27 maio 2009

do estranho

tantas vezes a gente finge ser normal sem se lembrar de que normal mesmo é ser diferente.
e finge com tamanha força que acredita na própria mentira e também a espera dos outros.
vou criando meus dias, me recriando entre os dias,
dia sou, dia não sou, às vezes estou onde não sou.
quase nunca estou onde sou.
às vezes há encontro.
estranha essa coisa de existir.

sophia compeagá

14 maio 2009

In-sights

"Ele gostava tanto dessas palavras começadas por ininvisível, inviolável, incompreensível - que querem dizer o contrário do que deveriam. Ele próprio era inteiro o oposto do que deveria ser. A tal ponto que, quando o percebia intratável, para usar uma palavra que ele gostaria, suspeitava-o ao contrário: molhado de carinho. Pensava às vezes em tratá-lo dessa forma, pelo avesso, para que fôssemos mais felizes juntos. Nunca me atrevi. E, agora que se foi, é tarde demais para tentar requintadas harmonias".

(Caio F. Abreu em “Os Dragões não Conhecem o paraíso”)

06 maio 2009

Com-tradições

Falei tanto sobre felicidade e infelicidade nos últimos posts mas, noto agora, acabei por não concluir muita coisa. Disse, desdisse e contradisse-me um punhado de vezes, sem fazer-me compreender.
E é assim mesmo, as palavras nunca se esgotam e o desejo de se entender nunca é totalmente satisfeito. Afinal, quem pode tocar palavras?
No final, tudo acaba parecendo uma grande hipocrisia. E talvez seja mesmo. Mas achar todo mundo hipócrita é outra forma de ser.
Eu acho. E sou!
Se hipocrisia for ter em desarmonia o que se diz, pensa e faz, então sou a própria personificação da palavra. Além do mais, todo mundo sabe que quem repete demais as mesmas coisas, ainda não tem claro para si o que quer dizer. Cá estou novamente!
Mas, voltando à questão da felicidade, acho que a dificuldade em defini-la está na necessidade que temos em dicotomizar tudo, separando as palavras sempre em pares de opostos. Só que a vida não é assim, e nos prova todos os dias que os opostos se encontram e se complementam.
O sofrimento faz parte da vida e o ser humano precisa desta tensão que o perpassa continuamente, desta insatisfação que nos leva à algum lugar. O que nos move é o desejo, e o desejo nasce da falta.
Naturalmente este tema mobiliza. Como dizer que a felicidade, universalmente considerada como o horizonte da vida, não existe?
Acho que no final o grande aprendizado da vida consiste em simplificar os problemas, e simplificar-se a si mesmo.

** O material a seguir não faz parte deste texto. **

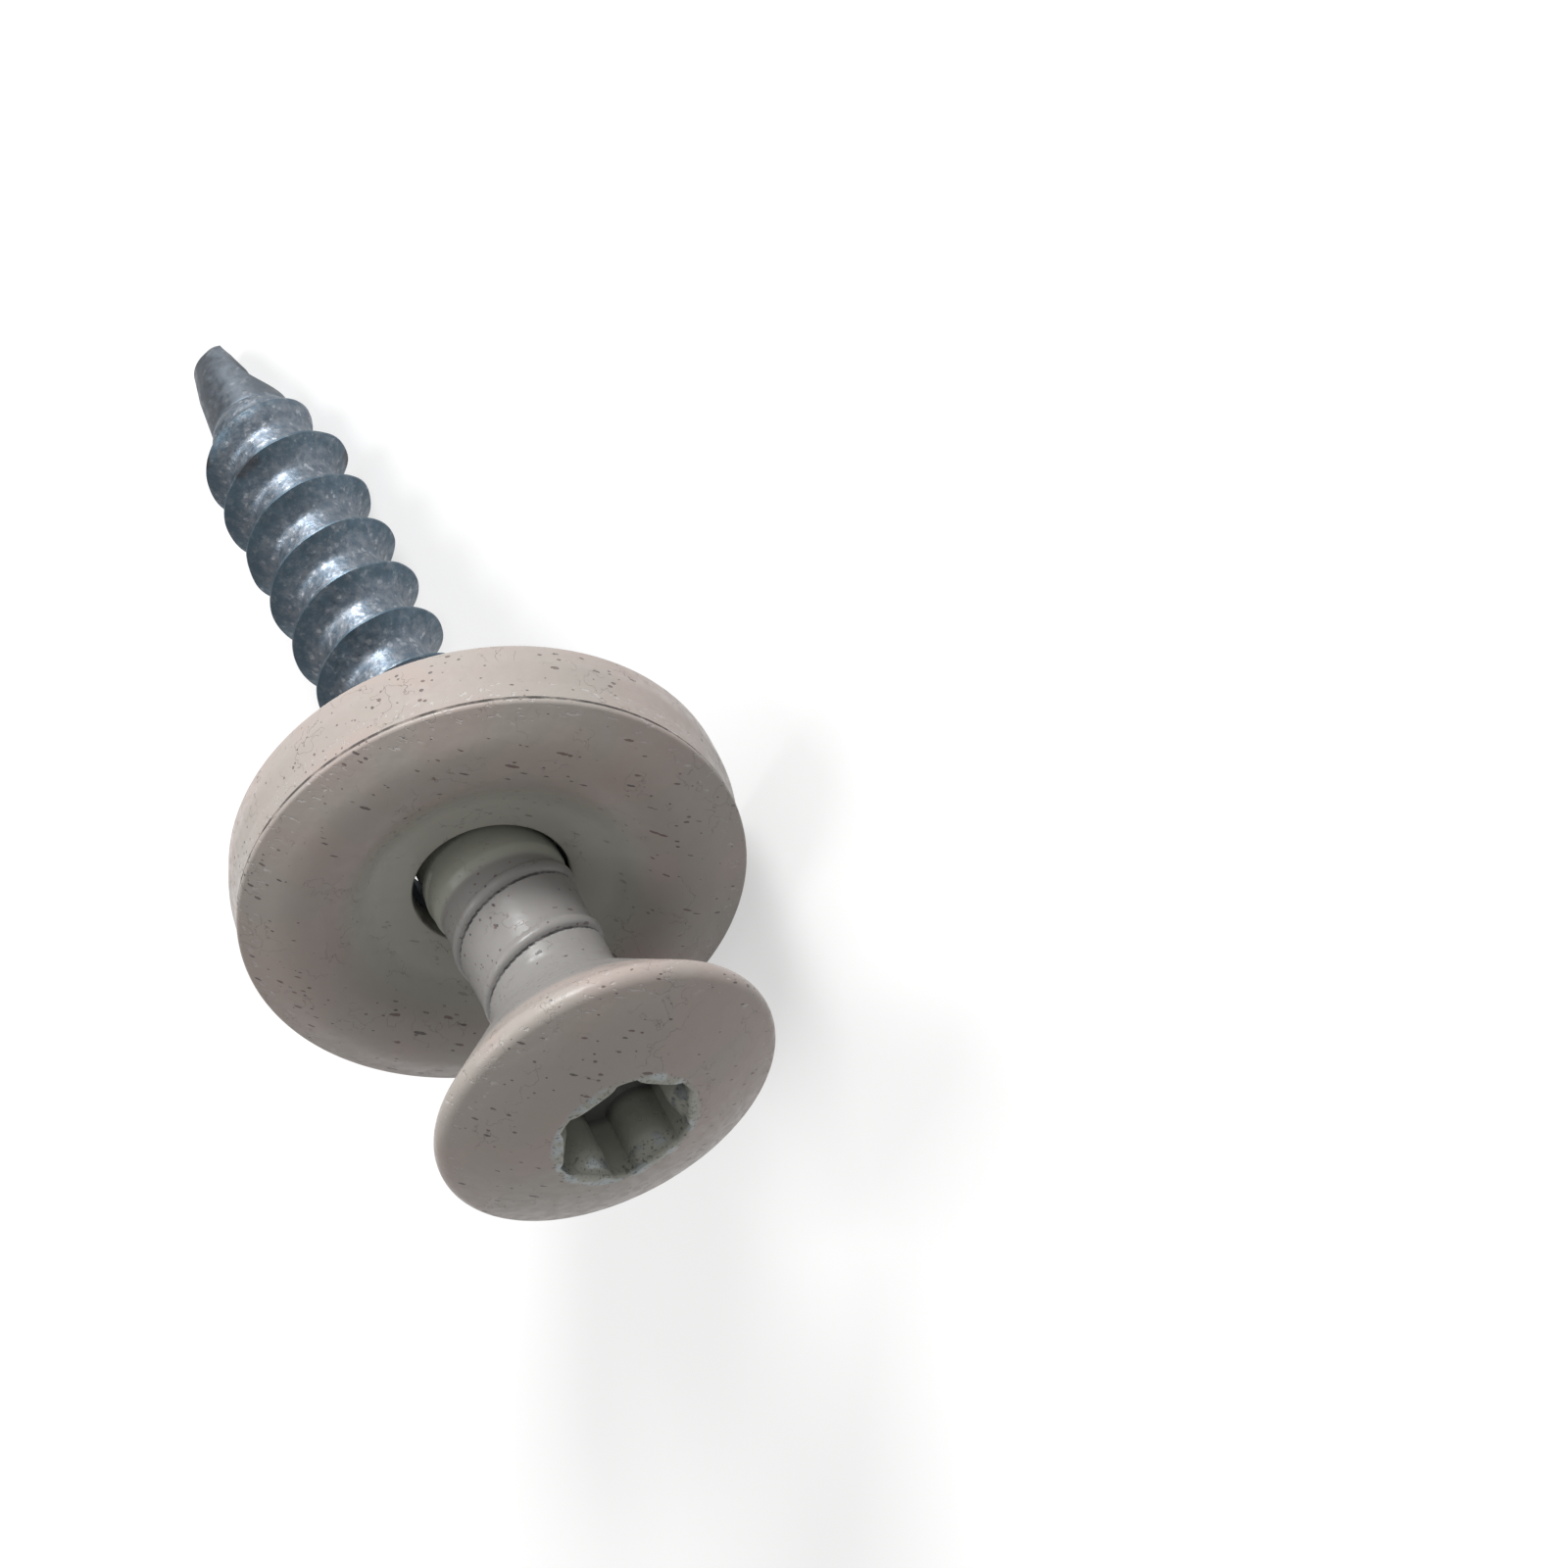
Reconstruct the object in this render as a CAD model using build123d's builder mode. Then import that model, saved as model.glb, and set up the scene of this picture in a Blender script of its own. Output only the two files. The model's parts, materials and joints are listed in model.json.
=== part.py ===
"""Self-drilling roofing screw with a loose sealing washer, lying at rest.

The screw is one forged and rolled piece: a raised countersunk head with a six-lobe
recess, a neck with a low supporting thread, a coarse main thread and a fluted drill
point. A pressed metal washer hangs loose on the neck, and a rubber gasket is bonded
under it. The screw lies on the last full crest of its thread and on the gasket's edge.

Row frame: +Z up, +X from the point towards the head, the origin on the ground in the
middle of the box. Lengths are in millimetres and angles in degrees.
"""

import math
import os

from build123d import *

# Screw: lengths are measured along its axis from the plane of the head's rim
screw_length = 35.0
thread_diameter = 5.0
root_diameter = 3.3
thread_pitch = 2.215
thread_top = 12.4
thread_full_top = 13.3
thread_full_bottom = 29.2
thread_crest_width = 0.08
thread_flank_to_head = 0.72
thread_flank_to_tip = 0.45
thread_phase = 10.07

# Head
head_diameter = 11.0
rim_thickness = 0.5
rim_rounding = 0.22
dome_height = 1.75
countersink_angle = 90.0
neck_fillet = 1.6
recess_point_diameter = 4.5
recess_flat_diameter = 3.24
recess_valley_radius = 0.92
recess_lobe_radius = 0.3
recess_depth = 2.6
recess_cone_depth = 0.7
recess_turn = -4.0

# Neck, with the low supporting thread under the head
neck_diameter = 4.2
ridge_height = 0.14
ridge_pitch = 1.1
ridge_length = 0.8
ridge_top = 4.7
ridge_turns = 1.9

# Drill point
drill_length = 3.9
drill_diameter = 2.9
chisel_width = 1.0
point_shoulder = 0.4
chisel_height = 0.3
flute_radius = 1.25
flute_web = 0.8
flute_tilt = 9.0
flute_turn = 62.0

# Washer: heights are measured from the gasket's sealing face
washer_diameter = 16.0
washer_hole_diameter = 4.95
washer_seam_height = 1.95
washer_edge_height = 0.65
metal_thickness = 0.8
crown_diameter = 12.4
crown_height = 3.5
step_diameter = 9.0
step_height = 2.65
hole_edge_height = 2.3
shoulder_rounding = 0.75
crown_rounding = 0.9
step_rounding = 1.4

# Gasket
gasket_bore_diameter = 5.9
gasket_bulge = 0.15
gasket_edge_inset = 0.1
gasket_edge_rounding = 0.3
seal_band_width = 1.7
seal_recess_depth = 0.2
bore_recess_depth = 0.45

# How the washer hangs on the neck
washer_station = 9.25
washer_lean = 13.1
washer_play = 0.08

# Small overlap by which a rolled thread is rooted in its core
thread_rooting = 0.12

head_radius = head_diameter / 2
neck_radius = neck_diameter / 2
root_radius = root_diameter / 2
thread_radius = thread_diameter / 2
drill_radius = drill_diameter / 2
washer_radius = washer_diameter / 2
hole_radius = washer_hole_diameter / 2
gasket_radius = washer_radius - gasket_edge_inset
hole_middle_height = hole_edge_height - metal_thickness / 2


def lowest_crest():
    """Distance along the axis of the last full crest on the side that faces the ground."""
    turns = math.floor((thread_full_bottom - thread_phase) / thread_pitch - 0.5)
    return thread_phase + (turns + 0.5) * thread_pitch


def resting_angle():
    """Rise of the screw's axis when that crest and the gasket's edge are both on the ground."""
    lean = math.radians(washer_lean)
    edge_rise = hole_middle_height - gasket_edge_rounding
    edge_reach = gasket_radius - gasket_edge_rounding
    along = lowest_crest() - washer_station - edge_rise * math.cos(lean) + edge_reach * math.sin(lean)
    across = thread_radius + washer_play - edge_rise * math.sin(lean) - edge_reach * math.cos(lean)
    bearing = math.asin(gasket_edge_rounding / math.hypot(along, across))
    return bearing - math.atan2(across, along)


def resting_reach(angle):
    """Lowest and highest X of the screw about the middle of its rim plane."""
    dome_radius = (head_radius**2 + dome_height**2) / (2 * dome_height)
    low = -screw_length * math.cos(angle) - chisel_width / 2 * math.sin(angle)
    high = dome_radius - (dome_radius - dome_height) * math.cos(angle)
    return low, high


rest_angle = resting_angle()
reach_low, reach_high = resting_reach(rest_angle)
axis_direction = Vector(math.cos(rest_angle), 0, math.sin(rest_angle))
upper_side = Vector(-math.sin(rest_angle), 0, math.cos(rest_angle))
head_centre = Vector(
    -(reach_low + reach_high) / 2,
    0,
    lowest_crest() * math.sin(rest_angle) + thread_radius * math.cos(rest_angle),
)

screw_frame = Plane(origin=head_centre, x_dir=upper_side, z_dir=axis_direction)
screw_section = Plane(origin=head_centre, x_dir=upper_side, z_dir=-screw_frame.y_dir)
screw_axis = Axis(head_centre, axis_direction)

washer_normal = axis_direction.rotate(Axis.Y, -washer_lean)
washer_up = upper_side.rotate(Axis.Y, -washer_lean)
hole_centre = screw_frame.from_local_coords((washer_play, 0, -washer_station))
washer_centre = hole_centre - washer_normal * hole_middle_height
washer_section = Plane(origin=washer_centre, x_dir=washer_up, z_dir=washer_up.cross(washer_normal))
washer_axis = Axis(washer_centre, washer_normal)


def helix_start(height_on_upper_side, pitch):
    """Height at which a helix starts, so that it crosses the upper side at the given height."""
    helix_plane = Plane(origin=head_centre, z_dir=axis_direction)
    start_angle = upper_side.get_signed_angle(helix_plane.x_dir, axis_direction)
    return height_on_upper_side + pitch * start_angle / 360


def helix_profile_plane(path, height):
    """Plane through the screw's axis at the start of a helix: x outwards, y towards the head."""
    foot = head_centre + axis_direction * height
    outwards = (path @ 0 - foot).normalized()
    return Plane(origin=foot, x_dir=outwards, z_dir=outwards.cross(axis_direction))


# Main thread: a sharp crest swept down the root, run out at both ends by its envelope
low_turns = math.ceil((screw_length - drill_length - thread_phase) / thread_pitch)
thread_low = -thread_phase - low_turns * thread_pitch
main_start = helix_start(thread_low, thread_pitch)
with BuildPart() as main_thread:
    with BuildLine() as main_path:
        Helix(
            pitch=thread_pitch,
            height=-thread_top - main_start + thread_pitch / 2,
            radius=root_radius,
            center=head_centre + axis_direction * main_start,
            direction=axis_direction,
        )
    with BuildSketch(helix_profile_plane(main_path.edge(), main_start)):
        with BuildLine():
            Polyline(
                (root_radius - thread_rooting, -thread_flank_to_tip),
                (thread_radius, -thread_crest_width / 2),
                (thread_radius, thread_crest_width / 2),
                (root_radius - thread_rooting, thread_flank_to_head),
                close=True,
            )
        make_face()
    sweep(path=main_path.line, is_frenet=True)
    with BuildSketch(screw_section):
        with BuildLine():
            Polyline(
                (0, -screw_length + drill_length - thread_rooting),
                (root_radius - thread_rooting / 2, -screw_length + drill_length - thread_rooting),
                (thread_radius + thread_rooting, -thread_full_bottom),
                (thread_radius + thread_rooting, -thread_full_top),
                (neck_radius - thread_rooting / 2, -thread_top),
                (0, -thread_top),
                close=True,
            )
        make_face()
    revolve(axis=screw_axis, mode=Mode.INTERSECT)

# Supporting thread: a low ridge, steep on the side of the point
ridge_start = helix_start(-ridge_top - ridge_turns * ridge_pitch, ridge_pitch)
with BuildPart() as neck_ridge:
    with BuildLine() as ridge_path:
        Helix(
            pitch=ridge_pitch,
            height=ridge_turns * ridge_pitch,
            radius=neck_radius,
            center=head_centre + axis_direction * ridge_start,
            direction=axis_direction,
        )
    with BuildSketch(helix_profile_plane(ridge_path.edge(), ridge_start)):
        with BuildLine():
            Polyline(
                (neck_radius - thread_rooting, -ridge_height),
                (neck_radius + ridge_height, 0),
                (neck_radius + ridge_height, ridge_height),
                (neck_radius - thread_rooting, ridge_length),
                close=True,
            )
        make_face()
    sweep(path=ridge_path.line, is_frenet=True)

# Screw: threaded root first, then the turned head and neck, the supporting thread and the point
cone_drop = (head_radius - neck_radius) / math.tan(math.radians(countersink_angle / 2))
drill_top = -screw_length + drill_length
rim_top = rim_thickness / 2
with BuildPart() as screw:
    with BuildSketch(screw_frame.offset(drill_top + point_shoulder)):
        Circle(root_radius)
    extrude(amount=-thread_top - drill_top - point_shoulder)
    add(main_thread.part)
    with BuildSketch(screw_section):
        with BuildLine():
            ThreePointArc(
                (0, dome_height),
                (head_radius / 2, dome_height - (dome_height - rim_top) * 0.26),
                (head_radius, rim_top),
            )
            FilletPolyline(
                (head_radius, rim_top),
                (head_radius, -rim_top),
                (neck_radius, -rim_top - cone_drop),
                (neck_radius, -thread_top),
                radius=(rim_rounding, neck_fillet),
            )
            Polyline(
                (neck_radius, -thread_top),
                (root_radius, -thread_full_top),
                (0, -thread_full_top),
                (0, dome_height),
            )
        make_face()
    revolve(axis=screw_axis)
    add(neck_ridge.part)
    with BuildSketch(screw_section):
        with BuildLine():
            Polyline(
                (0, drill_top + point_shoulder),
                (root_radius, drill_top + point_shoulder),
                (drill_radius, drill_top),
            )
            point_side = ThreePointArc(
                (drill_radius, drill_top),
                ((drill_radius + chisel_width) / 2, drill_top - drill_length / 2),
                (chisel_width / 2, -screw_length + chisel_height),
            )
            Polyline(
                point_side @ 1,
                (chisel_width / 2, -screw_length),
                (0, -screw_length),
                (0, drill_top + point_shoulder),
            )
        make_face()
    revolve(axis=screw_axis)

    # Six-lobe recess with a shallow cone at its bottom
    with BuildSketch(screw_frame.offset(dome_height)) as recess:
        Circle(recess_point_diameter / 2)
        with PolarLocations(recess_flat_diameter / 2 + recess_valley_radius, 6, start_angle=recess_turn + 30):
            Circle(recess_valley_radius, mode=Mode.SUBTRACT)
        fillet(recess.vertices(), recess_lobe_radius)
    extrude(amount=-recess_depth, mode=Mode.SUBTRACT)
    with BuildSketch(screw_section):
        with BuildLine():
            Polyline(
                (0, dome_height - recess_depth),
                (recess_flat_diameter / 2, dome_height - recess_depth),
                (0, dome_height - recess_depth - recess_cone_depth),
                close=True,
            )
        make_face()
    revolve(axis=screw_axis, mode=Mode.SUBTRACT)

    # Two round flutes, opposite each other, that run out at the top of the drill point
    for turn in (flute_turn, flute_turn + 180):
        side = upper_side.rotate(screw_axis, turn)
        tangent = axis_direction.cross(side)
        run = axis_direction.rotate(Axis(head_centre, side), flute_tilt)
        reach = flute_radius + flute_web / 2
        flute_end = head_centre + axis_direction * (drill_top - flute_radius) + side * reach
        flute_foot = flute_end - run * drill_length
        with BuildSketch(Plane(origin=flute_foot, x_dir=side, z_dir=run)):
            Circle(flute_radius)
        extrude(amount=drill_length, mode=Mode.SUBTRACT)
        with Locations(flute_end):
            Sphere(flute_radius, mode=Mode.SUBTRACT)
screw.part.label = "screw"


def washer_underside():
    """Underside of the pressed metal, from its outer edge in to the hole."""
    return FilletPolyline(
        (washer_radius, washer_seam_height),
        (crown_diameter / 2 + metal_thickness, washer_seam_height),
        (crown_diameter / 2, crown_height - metal_thickness),
        (step_diameter / 2, step_height - metal_thickness),
        (hole_radius, hole_edge_height - metal_thickness),
        radius=(crown_rounding / 2, crown_rounding, step_rounding),
    )


# Metal washer: a pressed dish with a round crown, a soft step and a hole in the middle
with BuildPart() as metal_washer:
    with BuildSketch(washer_section):
        with BuildLine():
            underside = washer_underside()
            Line(underside @ 1, (hole_radius, hole_edge_height))
            FilletPolyline(
                (hole_radius, hole_edge_height),
                (step_diameter / 2, step_height),
                (crown_diameter / 2 - crown_rounding / 2, crown_height),
                (crown_diameter / 2 + crown_rounding / 2, crown_height),
                (washer_radius, washer_seam_height + washer_edge_height),
                (washer_radius, washer_seam_height),
                radius=(step_rounding, crown_rounding, crown_rounding, shoulder_rounding),
            )
        make_face()
    revolve(axis=washer_axis)
metal_washer.part.label = "metal_washer"

# Sealing gasket: bonded under the metal, with a flat sealing band and a recessed middle
bore_radius = gasket_bore_diameter / 2
band_radius = gasket_radius - seal_band_width
with BuildPart() as sealing_gasket:
    with BuildSketch(washer_section):
        with BuildLine():
            underside = washer_underside()
            ThreePointArc(
                (washer_radius, washer_seam_height),
                (gasket_radius + gasket_bulge, (washer_seam_height + gasket_edge_rounding) / 2),
                (gasket_radius, gasket_edge_rounding),
            )
            edge = RadiusArc(
                (gasket_radius, gasket_edge_rounding),
                (gasket_radius - gasket_edge_rounding, 0),
                gasket_edge_rounding,
            )
            Polyline(
                edge @ 1,
                (band_radius, 0),
                (band_radius - seal_recess_depth, seal_recess_depth),
                (bore_radius, seal_recess_depth + bore_recess_depth),
                (hole_radius, seal_recess_depth + bore_recess_depth),
                underside @ 1,
            )
        make_face()
    revolve(axis=washer_axis)
    with BuildSketch(Plane(origin=washer_centre, x_dir=washer_up, z_dir=washer_normal)):
        Circle(bore_radius)
    extrude(amount=crown_height, mode=Mode.SUBTRACT)
sealing_gasket.part.label = "sealing_gasket"

os.makedirs("parts", exist_ok=True)
export_step(screw.part, "parts/screw.step")
export_step(metal_washer.part, "parts/metal_washer.step")
export_step(sealing_gasket.part, "parts/sealing_gasket.step")
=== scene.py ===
"""Looks of a painted roofing screw with its loose sealing washer, lying at rest.

The screw, the pressed washer and the rubber gasket are modelled upright about the
Z axis, with the head at the top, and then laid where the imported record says.
Sizes are in millimetres until a piece is made, and the scene itself is in metres.
"""

import json
import logging
import math
from dataclasses import dataclass
from enum import Enum
from typing import Callable, Sequence

import bmesh
import bpy
from mathutils import Matrix, Vector, noise


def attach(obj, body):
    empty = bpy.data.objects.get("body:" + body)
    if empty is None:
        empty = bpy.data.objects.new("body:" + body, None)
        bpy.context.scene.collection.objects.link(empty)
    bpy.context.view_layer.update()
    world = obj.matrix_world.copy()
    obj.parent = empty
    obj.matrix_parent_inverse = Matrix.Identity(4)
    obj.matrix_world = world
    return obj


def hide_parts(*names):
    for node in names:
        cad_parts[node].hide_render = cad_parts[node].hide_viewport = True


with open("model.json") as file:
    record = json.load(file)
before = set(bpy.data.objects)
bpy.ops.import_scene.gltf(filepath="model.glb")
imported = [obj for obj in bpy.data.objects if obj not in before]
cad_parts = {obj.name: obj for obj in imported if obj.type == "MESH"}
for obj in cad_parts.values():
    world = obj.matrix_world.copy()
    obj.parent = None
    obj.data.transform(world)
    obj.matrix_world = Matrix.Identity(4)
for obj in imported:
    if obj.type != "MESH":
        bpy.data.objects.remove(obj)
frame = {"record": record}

log = logging.getLogger("roofing_screw")

MM = 0.001
FULL_TURN = 2 * math.pi
WELD = 2e-7
Point = tuple[float, float]
Triple = tuple[float, float, float]
Colour = tuple[float, float, float, float]
Socket = bpy.types.NodeSocket


class Slot(Enum):
    """The record's material slots."""

    SCREW = "zinc_and_paint"
    WASHER = "washer_paint"
    GASKET = "gasket_rubber"


class Keep(Enum):
    """Which side of a cut across the axis stays."""

    ABOVE = 1
    BELOW = 2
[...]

O que mais nos faz sofrer é achar que somos especiais demais, diferentes demais, tanto inferior quanto superiormente. Não que eu tenha alcançado este estado de compreensão e desapego dos meus problemas... devo estar bem longe disso. Ainda dou muita importância às minhas dores e conflitos e este blog é a prova viva disso. Mas já me dei conta desta minha desfunção, e este já é um grande passo!

Enfim, só sei falar de mim.
Eis aqui um blog egoísta e hipócrita de um ser humano estranho e confuso com um tremendo desejo de explorar as contradições do viver.






Sophia Compeagá







"- O que é que se consegue quando se fica feliz?, sua voz era uma seta clara e fina.
A professora olhou para Joana.- Repita a pergunta...?
Silêncio. A professora sorriu arrumando os livros.
- Pergunte de novo, Joana, eu é que não ouvi.
- Queria saber: depois que se é feliz o que acontece? O que vem depois? - repetiu a menina com obstinação.
A mulher encarava-a com surpresa.
- Ser feliz é para se conseguir o quê?